• [What you are asked to do]:
Return, exactly as written, the run of lines that begins at the line containing "skins = body_panels()" and ends at the line containing "obj.matrix_parent_inverse = Matrix.Identity(4)". Nothing outside that run belongs in the answer.

• [Record extracts]:
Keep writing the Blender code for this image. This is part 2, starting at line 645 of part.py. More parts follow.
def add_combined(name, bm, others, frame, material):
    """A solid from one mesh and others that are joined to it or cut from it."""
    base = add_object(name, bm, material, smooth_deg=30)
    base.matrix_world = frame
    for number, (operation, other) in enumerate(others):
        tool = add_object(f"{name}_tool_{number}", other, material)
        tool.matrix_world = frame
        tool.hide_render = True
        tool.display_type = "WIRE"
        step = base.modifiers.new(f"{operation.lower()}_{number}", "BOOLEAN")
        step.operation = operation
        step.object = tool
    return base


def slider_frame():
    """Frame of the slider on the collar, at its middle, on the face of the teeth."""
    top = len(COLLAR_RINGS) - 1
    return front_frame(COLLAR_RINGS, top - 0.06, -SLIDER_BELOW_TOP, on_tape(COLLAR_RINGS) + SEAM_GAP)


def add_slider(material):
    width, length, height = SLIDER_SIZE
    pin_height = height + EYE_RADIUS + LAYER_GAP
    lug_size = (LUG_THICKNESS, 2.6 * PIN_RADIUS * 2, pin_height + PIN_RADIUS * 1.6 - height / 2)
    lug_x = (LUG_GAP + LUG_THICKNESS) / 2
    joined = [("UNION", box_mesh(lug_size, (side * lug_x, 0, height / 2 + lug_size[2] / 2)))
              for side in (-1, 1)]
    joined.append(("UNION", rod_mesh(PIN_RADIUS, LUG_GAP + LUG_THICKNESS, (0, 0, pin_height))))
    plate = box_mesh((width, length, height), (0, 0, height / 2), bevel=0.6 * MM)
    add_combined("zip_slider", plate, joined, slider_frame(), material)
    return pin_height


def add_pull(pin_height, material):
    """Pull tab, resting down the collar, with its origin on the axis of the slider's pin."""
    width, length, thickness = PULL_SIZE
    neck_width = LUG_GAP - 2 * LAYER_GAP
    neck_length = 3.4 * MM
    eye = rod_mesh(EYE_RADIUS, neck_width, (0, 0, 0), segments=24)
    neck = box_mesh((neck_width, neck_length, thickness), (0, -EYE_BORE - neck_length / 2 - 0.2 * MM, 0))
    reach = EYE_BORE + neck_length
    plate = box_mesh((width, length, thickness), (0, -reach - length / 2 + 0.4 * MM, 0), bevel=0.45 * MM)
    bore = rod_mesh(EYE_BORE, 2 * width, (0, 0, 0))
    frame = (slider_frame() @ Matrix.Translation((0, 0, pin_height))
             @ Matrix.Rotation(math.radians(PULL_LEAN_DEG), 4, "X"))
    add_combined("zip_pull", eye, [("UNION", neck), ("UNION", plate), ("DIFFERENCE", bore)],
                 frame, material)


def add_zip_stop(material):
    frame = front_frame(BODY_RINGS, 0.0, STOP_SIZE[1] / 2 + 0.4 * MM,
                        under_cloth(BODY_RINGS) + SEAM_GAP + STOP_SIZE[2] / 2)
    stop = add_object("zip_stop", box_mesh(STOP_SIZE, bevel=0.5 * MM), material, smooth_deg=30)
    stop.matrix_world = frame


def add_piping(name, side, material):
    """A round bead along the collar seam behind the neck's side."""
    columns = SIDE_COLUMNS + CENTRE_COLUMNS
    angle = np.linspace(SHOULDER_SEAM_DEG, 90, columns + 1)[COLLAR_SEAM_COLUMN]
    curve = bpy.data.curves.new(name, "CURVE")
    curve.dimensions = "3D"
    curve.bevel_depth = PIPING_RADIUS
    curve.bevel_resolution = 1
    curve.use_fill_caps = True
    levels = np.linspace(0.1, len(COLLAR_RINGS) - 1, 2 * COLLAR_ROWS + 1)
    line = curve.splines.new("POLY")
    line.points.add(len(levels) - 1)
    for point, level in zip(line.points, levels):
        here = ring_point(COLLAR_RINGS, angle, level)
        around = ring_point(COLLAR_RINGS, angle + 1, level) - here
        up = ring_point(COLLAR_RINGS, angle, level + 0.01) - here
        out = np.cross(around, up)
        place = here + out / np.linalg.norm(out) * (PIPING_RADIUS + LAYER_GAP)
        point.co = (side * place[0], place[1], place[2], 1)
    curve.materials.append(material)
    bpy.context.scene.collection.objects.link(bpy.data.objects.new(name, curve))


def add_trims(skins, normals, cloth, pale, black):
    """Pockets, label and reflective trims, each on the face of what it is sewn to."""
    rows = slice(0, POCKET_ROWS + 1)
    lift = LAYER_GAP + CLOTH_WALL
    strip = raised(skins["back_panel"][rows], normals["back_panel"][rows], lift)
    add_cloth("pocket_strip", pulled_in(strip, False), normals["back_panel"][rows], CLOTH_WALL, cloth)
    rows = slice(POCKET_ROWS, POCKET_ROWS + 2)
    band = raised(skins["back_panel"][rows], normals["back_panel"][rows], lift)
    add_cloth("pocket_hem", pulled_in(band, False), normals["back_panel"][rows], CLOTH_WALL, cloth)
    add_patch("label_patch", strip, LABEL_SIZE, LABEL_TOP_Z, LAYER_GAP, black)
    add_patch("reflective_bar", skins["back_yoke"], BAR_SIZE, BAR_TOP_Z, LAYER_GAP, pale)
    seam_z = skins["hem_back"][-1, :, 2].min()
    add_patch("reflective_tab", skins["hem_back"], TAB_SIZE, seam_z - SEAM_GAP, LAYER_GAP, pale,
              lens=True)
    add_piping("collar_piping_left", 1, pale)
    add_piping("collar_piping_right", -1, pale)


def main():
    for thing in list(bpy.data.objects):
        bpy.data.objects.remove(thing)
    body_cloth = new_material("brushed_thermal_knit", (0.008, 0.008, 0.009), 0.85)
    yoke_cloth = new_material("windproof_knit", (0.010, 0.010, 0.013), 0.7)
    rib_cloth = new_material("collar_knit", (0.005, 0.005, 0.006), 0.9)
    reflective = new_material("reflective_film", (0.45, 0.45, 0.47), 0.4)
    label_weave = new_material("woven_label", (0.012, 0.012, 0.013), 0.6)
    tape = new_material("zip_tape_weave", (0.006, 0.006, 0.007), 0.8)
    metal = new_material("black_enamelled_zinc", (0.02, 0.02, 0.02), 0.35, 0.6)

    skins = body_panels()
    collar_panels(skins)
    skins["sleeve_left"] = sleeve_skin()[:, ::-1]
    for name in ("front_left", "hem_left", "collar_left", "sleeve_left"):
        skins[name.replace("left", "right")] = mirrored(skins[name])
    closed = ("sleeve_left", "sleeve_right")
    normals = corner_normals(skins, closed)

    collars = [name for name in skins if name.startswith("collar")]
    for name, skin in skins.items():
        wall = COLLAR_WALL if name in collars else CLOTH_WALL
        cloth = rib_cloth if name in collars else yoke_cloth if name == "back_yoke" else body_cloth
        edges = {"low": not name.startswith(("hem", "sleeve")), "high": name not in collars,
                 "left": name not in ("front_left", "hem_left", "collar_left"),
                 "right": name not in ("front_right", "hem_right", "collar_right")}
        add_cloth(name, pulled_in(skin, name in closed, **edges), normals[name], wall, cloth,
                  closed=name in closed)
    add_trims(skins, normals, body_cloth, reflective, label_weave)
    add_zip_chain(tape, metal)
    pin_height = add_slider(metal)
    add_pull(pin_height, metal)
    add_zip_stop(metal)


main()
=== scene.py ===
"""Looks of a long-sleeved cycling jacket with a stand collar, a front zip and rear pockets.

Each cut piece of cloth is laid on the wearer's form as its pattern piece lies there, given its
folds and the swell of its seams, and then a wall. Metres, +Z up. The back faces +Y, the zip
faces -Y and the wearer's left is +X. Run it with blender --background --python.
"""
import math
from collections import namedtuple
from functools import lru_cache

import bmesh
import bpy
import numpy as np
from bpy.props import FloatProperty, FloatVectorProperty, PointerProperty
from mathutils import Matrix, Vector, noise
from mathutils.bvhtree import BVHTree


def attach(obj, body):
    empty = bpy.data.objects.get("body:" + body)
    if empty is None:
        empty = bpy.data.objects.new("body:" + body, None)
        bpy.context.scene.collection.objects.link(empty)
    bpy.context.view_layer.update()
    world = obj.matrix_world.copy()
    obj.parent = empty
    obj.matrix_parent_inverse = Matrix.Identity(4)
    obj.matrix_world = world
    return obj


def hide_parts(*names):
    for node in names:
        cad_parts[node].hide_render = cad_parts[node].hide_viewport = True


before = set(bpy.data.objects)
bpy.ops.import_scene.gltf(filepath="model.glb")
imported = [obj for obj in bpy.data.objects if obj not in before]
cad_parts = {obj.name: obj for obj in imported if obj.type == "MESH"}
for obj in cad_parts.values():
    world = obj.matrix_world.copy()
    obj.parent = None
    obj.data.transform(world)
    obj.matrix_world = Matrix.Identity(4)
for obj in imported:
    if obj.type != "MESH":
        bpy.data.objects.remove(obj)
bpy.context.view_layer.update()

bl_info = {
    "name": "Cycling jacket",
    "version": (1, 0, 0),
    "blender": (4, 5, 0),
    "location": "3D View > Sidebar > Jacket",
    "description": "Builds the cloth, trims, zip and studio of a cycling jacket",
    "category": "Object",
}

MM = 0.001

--

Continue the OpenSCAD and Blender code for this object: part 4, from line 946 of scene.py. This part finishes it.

• [Exercise output]:
    skins = body_panels()
    collar_panels(skins)
    skins["sleeve_left"] = sleeve_skin()[:, ::-1]
    for name in ("front_left", "hem_left", "collar_left", "sleeve_left"):
        skins[name.replace("left", "right")] = mirrored(skins[name])
    closed = ("sleeve_left", "sleeve_right")
    normals = corner_normals(skins, closed)

    collars = [name for name in skins if name.startswith("collar")]
    for name, skin in skins.items():
        wall = COLLAR_WALL if name in collars else CLOTH_WALL
        cloth = rib_cloth if name in collars else yoke_cloth if name == "back_yoke" else body_cloth
        edges = {"low": not name.startswith(("hem", "sleeve")), "high": name not in collars,
                 "left": name not in ("front_left", "hem_left", "collar_left"),
                 "right": name not in ("front_right", "hem_right", "collar_right")}
        add_cloth(name, pulled_in(skin, name in closed, **edges), normals[name], wall, cloth,
                  closed=name in closed)
    add_trims(skins, normals, body_cloth, reflective, label_weave)
    add_zip_chain(tape, metal)
    pin_height = add_slider(metal)
    add_pull(pin_height, metal)
    add_zip_stop(metal)


main()
=== scene.py ===
"""Looks of a long-sleeved cycling jacket with a stand collar, a front zip and rear pockets.

Each cut piece of cloth is laid on the wearer's form as its pattern piece lies there, given its
folds and the swell of its seams, and then a wall. Metres, +Z up. The back faces +Y, the zip
faces -Y and the wearer's left is +X. Run it with blender --background --python.
"""
import math
from collections import namedtuple
from functools import lru_cache

import bmesh
import bpy
import numpy as np
from bpy.props import FloatProperty, FloatVectorProperty, PointerProperty
from mathutils import Matrix, Vector, noise
from mathutils.bvhtree import BVHTree


def attach(obj, body):
    empty = bpy.data.objects.get("body:" + body)
    if empty is None:
        empty = bpy.data.objects.new("body:" + body, None)
        bpy.context.scene.collection.objects.link(empty)
    bpy.context.view_layer.update()
    world = obj.matrix_world.copy()
    obj.parent = empty
    obj.matrix_parent_inverse = Matrix.Identity(4)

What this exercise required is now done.